*Problem statement*.
Determine the number of lines that have the string "picture" in them, and give only that number.

*Dataset records*.
· · ·

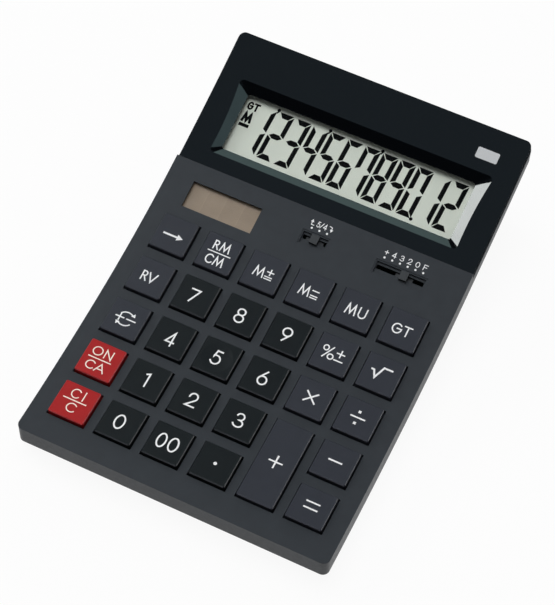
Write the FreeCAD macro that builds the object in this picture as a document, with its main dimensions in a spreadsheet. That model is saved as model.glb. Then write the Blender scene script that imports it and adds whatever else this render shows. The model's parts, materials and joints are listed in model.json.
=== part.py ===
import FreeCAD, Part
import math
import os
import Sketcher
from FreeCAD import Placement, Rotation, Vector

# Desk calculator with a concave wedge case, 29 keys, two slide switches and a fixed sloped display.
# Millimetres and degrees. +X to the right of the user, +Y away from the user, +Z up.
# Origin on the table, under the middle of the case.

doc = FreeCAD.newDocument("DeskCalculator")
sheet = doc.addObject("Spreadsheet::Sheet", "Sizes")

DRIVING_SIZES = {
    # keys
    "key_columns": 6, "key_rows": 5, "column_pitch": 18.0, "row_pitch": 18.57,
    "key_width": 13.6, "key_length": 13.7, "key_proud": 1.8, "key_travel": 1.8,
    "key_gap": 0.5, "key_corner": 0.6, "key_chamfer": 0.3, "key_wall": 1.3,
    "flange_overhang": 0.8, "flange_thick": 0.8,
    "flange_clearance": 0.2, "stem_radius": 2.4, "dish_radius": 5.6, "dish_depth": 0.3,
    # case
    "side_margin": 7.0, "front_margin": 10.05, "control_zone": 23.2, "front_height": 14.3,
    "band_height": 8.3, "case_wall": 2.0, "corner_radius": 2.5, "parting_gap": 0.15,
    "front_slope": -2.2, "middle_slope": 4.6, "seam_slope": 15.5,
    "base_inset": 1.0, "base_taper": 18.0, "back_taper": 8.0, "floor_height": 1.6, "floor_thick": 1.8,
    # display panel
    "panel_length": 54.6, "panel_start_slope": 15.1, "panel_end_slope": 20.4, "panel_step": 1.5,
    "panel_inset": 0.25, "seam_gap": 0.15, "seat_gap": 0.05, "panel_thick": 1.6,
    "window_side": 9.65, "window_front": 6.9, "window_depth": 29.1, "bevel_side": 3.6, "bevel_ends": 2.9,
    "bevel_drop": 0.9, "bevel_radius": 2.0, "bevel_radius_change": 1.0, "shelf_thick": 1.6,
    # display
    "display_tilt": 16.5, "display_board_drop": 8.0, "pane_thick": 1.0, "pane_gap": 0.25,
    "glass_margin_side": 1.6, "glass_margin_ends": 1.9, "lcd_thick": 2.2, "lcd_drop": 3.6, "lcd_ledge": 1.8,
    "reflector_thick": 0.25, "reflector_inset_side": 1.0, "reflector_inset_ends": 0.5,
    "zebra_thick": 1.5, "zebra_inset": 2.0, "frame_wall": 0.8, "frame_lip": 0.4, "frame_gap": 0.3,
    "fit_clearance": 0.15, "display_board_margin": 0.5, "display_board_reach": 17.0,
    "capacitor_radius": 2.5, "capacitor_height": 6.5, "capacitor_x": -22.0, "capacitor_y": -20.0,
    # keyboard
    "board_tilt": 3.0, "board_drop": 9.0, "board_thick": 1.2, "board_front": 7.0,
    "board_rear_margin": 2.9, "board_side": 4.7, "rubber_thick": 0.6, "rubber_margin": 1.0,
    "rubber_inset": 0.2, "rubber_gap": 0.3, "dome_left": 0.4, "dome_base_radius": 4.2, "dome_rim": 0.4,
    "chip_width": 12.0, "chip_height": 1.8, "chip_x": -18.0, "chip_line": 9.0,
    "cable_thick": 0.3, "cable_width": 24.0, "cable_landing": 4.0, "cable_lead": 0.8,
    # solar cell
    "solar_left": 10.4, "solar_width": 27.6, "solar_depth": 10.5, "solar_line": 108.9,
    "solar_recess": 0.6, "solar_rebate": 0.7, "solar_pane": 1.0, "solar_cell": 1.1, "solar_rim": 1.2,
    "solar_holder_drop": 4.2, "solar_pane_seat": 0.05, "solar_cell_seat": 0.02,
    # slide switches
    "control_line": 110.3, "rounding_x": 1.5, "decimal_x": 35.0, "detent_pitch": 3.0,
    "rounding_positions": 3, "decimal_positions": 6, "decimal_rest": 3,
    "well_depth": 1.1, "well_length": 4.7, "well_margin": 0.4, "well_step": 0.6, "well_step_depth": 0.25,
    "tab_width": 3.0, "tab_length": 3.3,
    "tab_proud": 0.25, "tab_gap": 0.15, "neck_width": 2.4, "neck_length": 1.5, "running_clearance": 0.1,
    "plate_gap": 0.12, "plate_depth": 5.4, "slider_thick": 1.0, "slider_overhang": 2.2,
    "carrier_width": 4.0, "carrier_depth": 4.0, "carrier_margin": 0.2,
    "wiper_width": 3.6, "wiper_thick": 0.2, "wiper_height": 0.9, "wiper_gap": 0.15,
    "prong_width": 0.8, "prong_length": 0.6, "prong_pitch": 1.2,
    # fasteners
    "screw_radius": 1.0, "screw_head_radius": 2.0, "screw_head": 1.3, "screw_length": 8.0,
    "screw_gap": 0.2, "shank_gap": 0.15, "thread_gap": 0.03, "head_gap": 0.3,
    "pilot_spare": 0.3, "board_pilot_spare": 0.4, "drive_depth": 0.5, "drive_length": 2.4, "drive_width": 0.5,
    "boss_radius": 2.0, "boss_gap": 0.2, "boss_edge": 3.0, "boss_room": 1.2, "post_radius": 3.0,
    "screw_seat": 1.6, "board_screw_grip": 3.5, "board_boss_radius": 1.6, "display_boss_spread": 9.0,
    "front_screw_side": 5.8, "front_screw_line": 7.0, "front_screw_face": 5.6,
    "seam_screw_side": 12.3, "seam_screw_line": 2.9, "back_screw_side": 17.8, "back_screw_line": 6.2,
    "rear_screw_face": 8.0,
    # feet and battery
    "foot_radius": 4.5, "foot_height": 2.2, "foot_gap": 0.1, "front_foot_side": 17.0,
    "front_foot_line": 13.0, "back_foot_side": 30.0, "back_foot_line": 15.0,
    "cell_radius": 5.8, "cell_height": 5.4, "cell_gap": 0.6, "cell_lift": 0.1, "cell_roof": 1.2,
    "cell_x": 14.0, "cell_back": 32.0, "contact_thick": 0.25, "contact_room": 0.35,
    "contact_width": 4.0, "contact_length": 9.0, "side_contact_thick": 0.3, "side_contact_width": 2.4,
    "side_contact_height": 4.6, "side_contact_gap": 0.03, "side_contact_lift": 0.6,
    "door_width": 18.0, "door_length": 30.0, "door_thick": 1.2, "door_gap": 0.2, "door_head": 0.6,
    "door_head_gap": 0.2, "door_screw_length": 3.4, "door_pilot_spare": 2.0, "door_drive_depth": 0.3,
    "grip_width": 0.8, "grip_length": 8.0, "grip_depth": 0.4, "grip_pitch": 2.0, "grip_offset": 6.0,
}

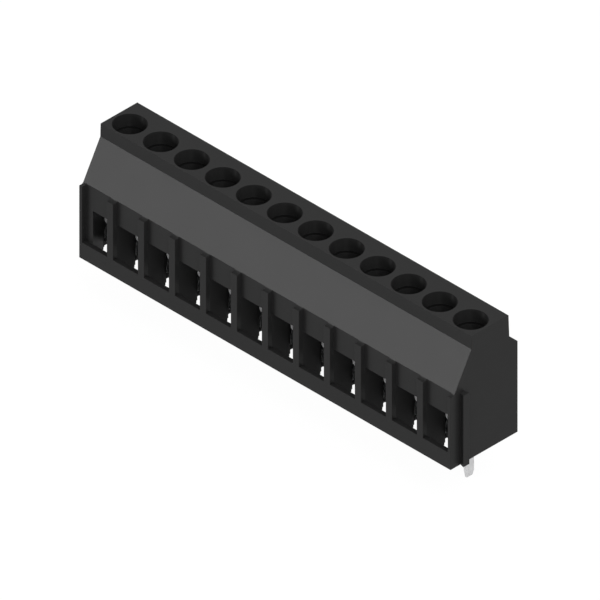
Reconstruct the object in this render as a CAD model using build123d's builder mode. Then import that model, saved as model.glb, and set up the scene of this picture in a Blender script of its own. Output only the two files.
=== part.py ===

· · ·

*Response to the exercise*.
2